Being whole and learning what that means hasn’t been without its challenges. And, in some ways, I’m back to living the life I was living before I left. I’m back in Lakewood. This fall, I’ll be teaching, again. And I’m continuing with my Career Coaching business and, of course, the writing.  What’s different is what or who I allow in.

 

I recently shared with a new and kind friend I made that when it comes to my apartment or my life, the only things and people that can get in are the ones I love. That’s it. And if that means that it’ll take a year to furnish this empty apartment, then so be it. And if it means a lot more evenings and weekends alone, then so be it, too.

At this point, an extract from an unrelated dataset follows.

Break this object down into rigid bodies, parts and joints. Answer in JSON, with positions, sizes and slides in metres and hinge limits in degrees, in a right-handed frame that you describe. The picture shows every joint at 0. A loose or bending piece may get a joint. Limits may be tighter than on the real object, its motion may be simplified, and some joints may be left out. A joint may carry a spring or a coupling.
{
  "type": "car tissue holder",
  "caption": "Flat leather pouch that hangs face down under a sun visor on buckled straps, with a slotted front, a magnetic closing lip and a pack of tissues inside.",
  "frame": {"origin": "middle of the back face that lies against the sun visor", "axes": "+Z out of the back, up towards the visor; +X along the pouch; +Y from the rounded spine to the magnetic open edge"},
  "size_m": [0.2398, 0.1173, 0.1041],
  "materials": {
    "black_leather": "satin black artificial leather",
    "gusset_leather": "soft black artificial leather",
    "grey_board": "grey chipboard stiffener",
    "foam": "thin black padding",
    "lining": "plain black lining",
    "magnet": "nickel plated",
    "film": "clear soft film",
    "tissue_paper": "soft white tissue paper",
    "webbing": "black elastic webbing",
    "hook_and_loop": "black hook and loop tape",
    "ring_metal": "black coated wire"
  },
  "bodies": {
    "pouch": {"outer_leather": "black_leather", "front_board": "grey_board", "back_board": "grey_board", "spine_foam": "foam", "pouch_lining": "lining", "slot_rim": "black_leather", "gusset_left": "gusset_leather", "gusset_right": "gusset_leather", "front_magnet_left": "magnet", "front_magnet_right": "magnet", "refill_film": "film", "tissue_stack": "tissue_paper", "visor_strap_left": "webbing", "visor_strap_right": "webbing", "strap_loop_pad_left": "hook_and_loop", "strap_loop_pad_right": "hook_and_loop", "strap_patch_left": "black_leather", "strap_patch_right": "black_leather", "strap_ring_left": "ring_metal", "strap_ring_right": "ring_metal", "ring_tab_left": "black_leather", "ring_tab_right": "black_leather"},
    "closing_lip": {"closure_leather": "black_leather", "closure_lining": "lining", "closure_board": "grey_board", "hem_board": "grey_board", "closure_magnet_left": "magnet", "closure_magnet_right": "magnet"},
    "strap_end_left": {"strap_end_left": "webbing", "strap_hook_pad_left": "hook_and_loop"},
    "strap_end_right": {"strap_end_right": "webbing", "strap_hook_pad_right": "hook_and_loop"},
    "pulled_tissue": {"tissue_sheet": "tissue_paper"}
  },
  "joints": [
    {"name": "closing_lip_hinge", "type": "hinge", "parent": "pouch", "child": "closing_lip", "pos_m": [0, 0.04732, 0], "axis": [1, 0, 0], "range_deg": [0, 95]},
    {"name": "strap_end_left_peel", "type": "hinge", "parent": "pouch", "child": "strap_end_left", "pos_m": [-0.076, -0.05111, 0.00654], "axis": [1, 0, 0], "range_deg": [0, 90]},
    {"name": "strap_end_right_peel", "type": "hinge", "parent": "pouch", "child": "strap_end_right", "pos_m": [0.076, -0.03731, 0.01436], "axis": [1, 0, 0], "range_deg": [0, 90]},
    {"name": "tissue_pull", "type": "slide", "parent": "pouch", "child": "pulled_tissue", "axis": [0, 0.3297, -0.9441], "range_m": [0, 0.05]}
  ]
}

There’s no longer room for the cacophonous noise of distraction tricking me into extreme experiences that would make for yet another book about yet another failed relationship.

 

Back in April, when I was still in Austin, Texas, and still trying to make it work there, I had a critical phone call with a man in Cleveland. It’s someone I met last summer and after 6 months, we reconnected while I was in Dublin. He challenged to me to something. “Alex, I want you to write a love story.” My reply? “To write it, I have to live it.”

 

And live it and write it I will. But right now there’s too many characters. Too may plotlines. Too many twists and turns and flashbacks and cities and decades. This past month has been like a typical summer season of General Hospital. Except the men in my life never really died. They just hide in plain view on social media. Trying to pull me back in via the lingua franca they know that I know so well.

 

I do hope they all get on with their lives. I hope they leave me out of their plans. I hope they find whatever they’re looking for. And if they’re still looking for the woman who they knew then, they’ll be greatly disappointed.She’s gone.